P-gp has been demonstrated to significantly reduce the toxicity of anticancer drugs by influencing their pharmacokinetics and pharmacodynamics.13 The present study clearly revealed that the transcription of mdr1 and expression of P-gp were both downregulated in K562/A02 cells after incubation with either DNR/BrTet-MNPs or DNR/BrTet for 48 hours. The results of R123 uptake suggested that BrTet obviously inhibited the efflux of R123 by P-gp both in solution and in MNPs. Moreover, the accumulation of R123 in both BrTet and BrTet-MNPs groups was found to be lower than that in both DNR/BrTet-MNPs and DNR/BrTet. The possible explanation is that the decrease of R123 accumulation means cells treated with DNR/BrTet-MNPs or DNR/BrTet are undergoing apoptosis, for R123 is a fluorescent probe for monitoring the membrane potential of mitochondria.30 In summary, these results indicate that a combination of DNR and BrTet with or without MNPs prevent the development of mdr1 phenotype in K562/A02 cells in vitro. But the effect has not been observed by DNR in nanoparticles, which is to some extent controversial to that reported by Jain et al; in their study, doxorubicin loaded with nanoparticles showed antitumor efficacy on tumor cells.30,31 These opposing results suggest that there may be fundamental differences between cell types and the characteristic of sustained release of the formulation used in this study.
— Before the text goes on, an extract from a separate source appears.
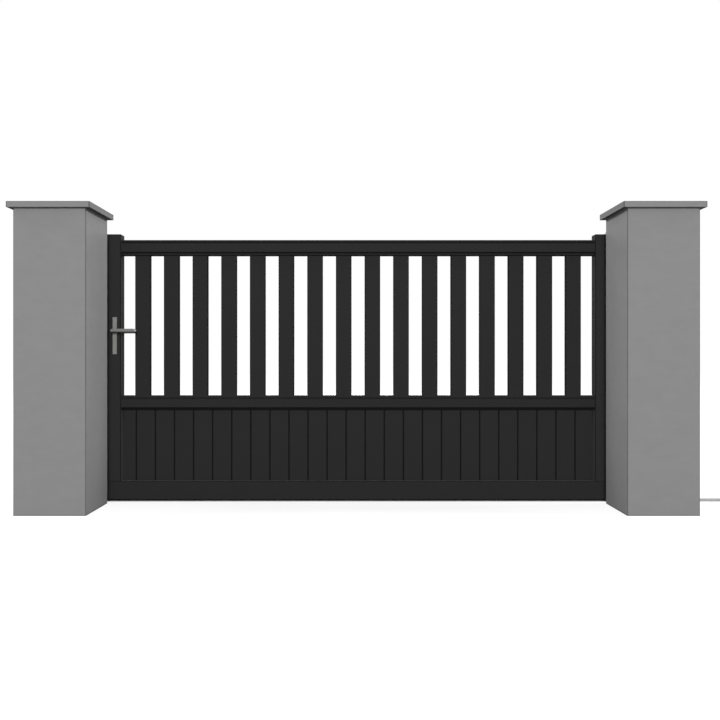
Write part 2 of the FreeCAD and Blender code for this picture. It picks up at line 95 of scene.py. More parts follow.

Importantly, this novel magnetic iron oxide nanoparticle formulation co-loading DNR and BrTet with the excellent property of sustained release is superior to the prior polymerized MNPs with DNR and BrTet.23 All of these findings suggest the novel magnetic iron oxide nanoparticle formulation co-loading DNR and BrTet may be a successful platform to overcome MDR.

Conclusion

The remarkable effect of the novel DNR/BrTet-MNPs formulation, acting as a drug depot system for the sustained release of the loaded DNR and BrTet on multidrug resistance leukemia K562/A02 cells would be a promising strategy for overcoming MDR.